I
am a very sense-oriented person (One could use the words
sensible or sensual, but I think they send one down the
wrong pathway, okay) so stick with sense-oriented. I
delight in food for more reasons than my stomach
growling. You know that deep empty pit feeling that
longs to be filled.
Instead I bring into play, the
sense of smell and taste. The aromas wafting throughout
the house. The discovery of spices and herbs from around
the world. Think of the delightful smell of apple pie
with cinnamon. The pungent odor of curry or Thai food.
The musty yet spicey Mexican chili, cilantro and cumino.
The tongue senses salt, sweet, bitter. It feels the
textures of smooth slippery noodles, the crunch of nuts,
the chewy goodness of the crust on freshly baked
sourdough bread. You can hear the sizzle of steak on the
grill, the snap of potato chips, the slurp of a juicy
ripe peach. Feel the butter rolling down your chin from
corn on the cob. The combinations are like a symphony.

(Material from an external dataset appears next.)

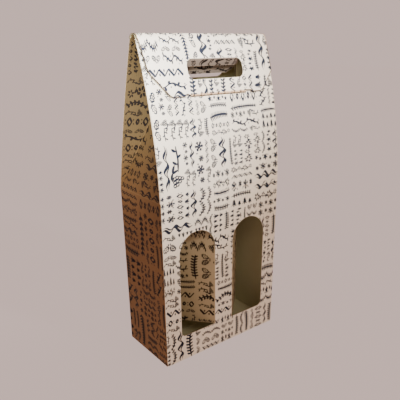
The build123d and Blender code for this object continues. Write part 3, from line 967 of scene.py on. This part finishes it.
lid_lines = [-LID_ROLL * i / 9 for i in range(10)] + [lid_v(LID_END) + d for d in (0.8, 1.6, LID_WORN)]
board_panel(
    "lid", "lid",
    [
        [(x, lid_v(max(drop, 0))) for x, drop in lid_side(-1) + lid_side(1)[::-1]],
        hole_loop(lambda z: lid_v(TOP - z), SHIFT, 0),
    ],
    lid_surface, lines_between(-LID_HALF, LID_HALF, GRID, TONGUE_LINES),
    lines_between(lid_v(EAR_DROP), 0, GRID, lid_lines), PRINT, SHOULDER + REAR_HIGH, 5.0,
    worn=lid_worn, cut=LID_EDGE_IN_SHADOW, rubbed_and_shadowed=lid_rubs_and_shadow, wear_width=1.3,
)

left, right, foot = SHIFT - TUCK_HALF, SHIFT + TUCK_HALF, (SHIFT, -TONGUE)
outline = [(right, 0)]
outline += fillet((right, 0), (right - TONGUE_TAPER, -TONGUE), foot, TONGUE_CORNER)
outline += fillet(foot, (left + TONGUE_TAPER, -TONGUE), (left, 0), TONGUE_CORNER) + [(left, 0)]
board_panel(
    "tuck_tongue", "tongue", [[(right, TUCK_FOLD)] + outline + [(left, TUCK_FOLD)]],
    tongue_surface, TONGUE_LINES, lines_between(-TONGUE, 0, 2.0) + [TUCK_FOLD * i / 6 for i in range(1, 6)],
    PRINT, SHOULDER + REAR_HIGH + lid_v(LID_END), printed=[outline], worn=tongue_worn,
)

# Hand-hole tabs. The crease is square to the board, so the print stops short of the hole's edge
FRONT_GRIP_TOP = HOLE_TOP + HOLE_MARGIN
for node, body, radius, margin, length, foot, room in (
    ("front_grip", "front_tab", FRONT_BOW, HOLE_MARGIN, HOLE_HEIGHT + 2 * HOLE_MARGIN,
     HOLE_CORNER + HOLE_MARGIN - SLIP, SLIP),
    ("lid_grip", "lid_tab", LID_BOW, 0, LID_GRIP, LID_GRIP_CORNER, 0),
):
    top_z = HOLE_TOP + margin
    stretch = radius / (radius * math.cos(math.radians(front_angle(HOLE_TOP - 10, radius) - 180)))
    loop = grip_loop(margin, -length * stretch + room, -SLIP * stretch, foot)
    turn = abs(front_angle(top_z, radius) - front_angle(top_z, radius - BOARD))
    short = math.radians(turn) * radius
    board_panel(
        node, body, [loop], grip_surface(radius, top_z),
        lines_between(SHIFT - GRIP_HALF, SHIFT + GRIP_HALF, GRID),
        lines_between(-length, 0, 3.0) + [0.3, 0.6, 0.95],
        SHADED, SHOULDER + front_v(top_z), printed=[[(u, min(v, -short)) for u, v in loop]],
    )

# Window flaps
for side, name in SIDES:
    surface, hinge = flap_surface(side)
    outline = window_loop(side, SLIP)
    low, fold = WINDOW_LOW + SLIP, BOARD * math.radians(FLAP_ANGLES[side])
    loop = outline + [(hinge - side * fold, WINDOW_SPRING), (hinge - side * fold, low)]
    us = [hinge + side * x for x in lines_between(0, WINDOW_WIDTH, GRID)]
    us += [hinge - side * fold * i / 4 for i in range(1, 5)]
    board_panel(
        f"{name}_window_flap", f"{name}_flap", [loop], surface, sorted(us),
        lines_between(low, WINDOW_HIGH, GRID), FLAP_SHADE_TAN, printed=[outline],
    )

# Kept CAD pieces: the base flaps and the glue seam
for node in ("base_flap_front", "base_flap_rear", "base_flap_left", "base_flap_right", "glue_tab"):
    obj = frame["nodes"][node]
    obj.data.materials.clear()
    obj.data.materials.append(BASE)

# ---------------------------------------------------------------- the pen-drawn stamps
# Each stamp is a small drawing made of pen strokes, about 10 mm high, lying flat. A stroke is a
# run of cross-sections of four points, so that it can be trimmed and bent afterwards.
INK_LOW, INK_HIGH = 0.012, 0.045  # over the board, the ink's two faces
NIB = math.radians(38)  # the angle that the nib is held at
PRESSURE = 1.85
TAPER_SHARE = 0.18  # of a stroke's length, at each end
LONG_STEP = 9  # longer than any step of a curve, so that its own points are kept


def heading(degrees):
    """The unit vector that way, and the one to its left."""
    a = math.radians(degrees)
    return np.array((math.cos(a), math.sin(a))), np.array((-math.sin(a), math.cos(a)))


def resample(points, step):
    points = [np.array(p, float) for p in points]
    out = [points[0]]
    for a, b in zip(points, points[1:]):
        n = max(1, int(math.ceil(np.hypot(*(b - a)) / step)))
        out += [a + (b - a) * i / n for i in range(1, n + 1)]
    return np.array(out)


def pen(points, width, step=2.2, thin=0.45, taper=(0.5, 0.5), shape=None):
    """A stroke of a broad nib: widest across the nib's angle, thinner at its ends."""
    p = resample(points, step)
    run = np.gradient(p, axis=0)
    run /= np.maximum(np.linalg.norm(run, axis=1), 1e-9)[:, None]
    across = np.stack([-run[:, 1], run[:, 0]], 1)
    t = np.linspace(0, 1, len(p))
    if shape is None:
        slant = np.abs(np.sin(np.arctan2(run[:, 1], run[:, 0]) - NIB))
        w = PRESSURE * width * (thin + (1 - thin) * slant)
        for end, share in ((taper[0], t), (taper[1], 1 - t)):
            w *= np.minimum(1, end + (1 - end) * share / TAPER_SHARE)
    else:
        w = 1.35 * width * np.array([shape(x) for x in t])
    return p - across * w[:, None] / 2, p + across * w[:, None] / 2


def leaf(base, angle, length, width):
    """A small filled leaf."""
    u, n = heading(angle)
    points = [
        np.array(base) + u * length * t + n * width * 0.25 * math.sin(math.pi * t)
        for t in (0, 0.2, 0.45, 0.7, 0.88, 1)
    ]

    def swell(t):
        return 0.12 + 0.88 * math.sin(math.pi * min(1, t * 0.97) ** 0.85)

    return pen(points, width, LONG_STEP, shape=swell)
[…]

Imagine the satisfaction of
chopping, dicing, rolling and shaping the ingredients.
The sense of accomplishment and love as family pushes
their chairs from the table at a Thanksgiving feast,
filled and happy.
Are you with me? Have I painted
a complete sensory picture for you of the delightful
side of hunger? Hang onto that total feeling as we move
some other hungers in life. Try to look into your own
experience as completely as I have done with eating.
There is the hunger for fame.
For those who have watched American Idol this past year.
This hunger is not filled as easily for as many as
eating. Think of the applause, the promise of recording
contracts, lights sounds, people, clothing, money, dizzy
rise to stardom. We see how many along the way drop to
the wayside. But it is a hunger nonetheless.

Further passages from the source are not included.